Data Science Process is a systematic process of extracting meaning from data. Any systematic process has to have a series of stages that break down the problem into manageable chunks of work. I would divide the Data Science Process into five stages that are carried out in the shown order.
- Data Collection
- Data Pre-Processing
- Exploratory Data Analysis
- Model Building
- Visualization and Reporting
I will briefly describe these stages in the next few paragraphs, following which is a case-study that should serve as an example for understanding these stages better. If you find the description to be too wordy please feel free to skip to the case-study.
Data is the raw material for creating any Data Product. It is the Oil that power's fact-based and insightful business decisions. As with any raw material, like crude oil it is often found in the depths of the earth or the oceans in a form that is not directly usable (figuratively speaking).
Data is often found in many forms such as historical logs generated by machines (or by humans, for the unlucky Data Scientist), events generated by sensors, archived texts, photos and videos, structured data in databases, emails/chat conversations, X-Ray or MRI reports etc.
They may be found in electronic form in internet servers, local / in-house servers, backup/archival tapes, database servers or in physical form such printed documents, printed photos, taped conversations, hand written logs, XRay/MRI reports etc. Depending on the application / problem being solved data has to be extracted / mined from various such sources before we can started working on it. This is what broadly constitues Data Collection.
Continuing with the analogy of raw material/crude oil, data is often not found in a readily usable form. Data preprocessing is analogous to refining crude oil or processing physical raw materials that often are contaminated and dirty.
The analytics pipelines and the machine learning models require the data to be in a form that they can understand. One cannot simply throw data in any form to an analytics or a machine learning system and expect meaningful outcome. It has to be cleaned and converted.
For example, a fault log record may be in some proprietary form with data missing in multiple fields. The log records would have to be parsed, using a regular expression engine for example, to extract data from all the fields. Missing data has to be filled in with sensible data (a process called Imputation) since many data systems don't like missing data.
Format conversion or Unit conversion may have to be applied since some fields may have data in different formats, like dates, or in different units, like cm/inches. These are a just few examples to give an idea of what Data Preprocessing entails. Different systems will requires different preprocessing steps depending on the form in which raw data is available.
Once the data is cleaned, converted and refined, it is ready for "exploration". The wikipedia definition of the word Exploration is "the act of searching for the purpose of discovery of information or resources". This very aptly describes what Data Exploration is all about - the process of discovering meaning from data.
Data System/Project is created with the intent of solving some problem using Data. The exploration process is guided by this intent. There may be many "stories" hidden in data. But we are interested in finding out, through the process of exploration, the story that best explains the intent.

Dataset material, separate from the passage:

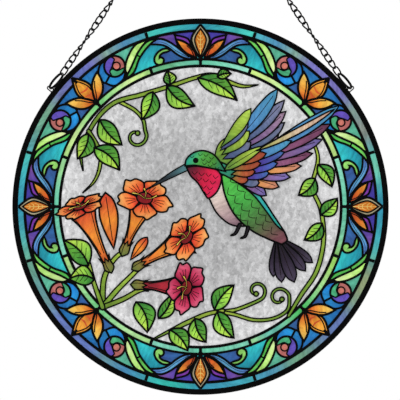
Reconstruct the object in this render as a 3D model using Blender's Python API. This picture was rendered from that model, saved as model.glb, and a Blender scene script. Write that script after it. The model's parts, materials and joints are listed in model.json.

Operations like joining, merging, grouping, aggregating etc are performed to understand the distribution and statistical nature of data. The characteristics (categorical or numerical, sparse or dense) of the data influence the EDA process.
Visualizing data in the form of graphs and charts is an inherent part of EDA. Histograms and Box plots are used for visualizing distributions. Line plots and bar plots are used to understand trends. Cartographic maps are used to visualize geographic spread. Scatter plots are used to identify correlations.
This is the stage where the capability of "learning" from data is infused into the system. EDA helps us understand distributions, correlations and trends in data. But we don't want to stop at discovering trends. We want the system to "learn" from data and then be able to predict/classify new data using that knowledge. This creates true value.
There are a number of Machine Learning Algorithms and Statistical Modeling Techniques that are used to learn from data. For example, using Logistic Regression algorithm we can achieve binary / multiclass classification. This is an example of a Linear Model. Linear Models are limited in their ability to learn non-linear relationships. Non-linear models like Random Forests, Gradient Boosting Machines (GBM), Neural Networks are capable of learning complex, non-linear relationships. Machine Learning and Statistical Modeling is a big area of study and active research.
I will talk about my understanding of some of these algorithms in one of my upcoming posts.
When a Data Scientist works with data she brings her knowledge and intuition acquired over years of experience to bear on the problem at hand. A lot of analysis and number crunching that goes into the process of discovering insights and making machines learn is backed by statistical knowledge and know-how. The final consumers of the outcome are often not well versed with statistics. One of the challenges that a Data Scientist has to address is to convey the findings in a way that a consumer can comprehend.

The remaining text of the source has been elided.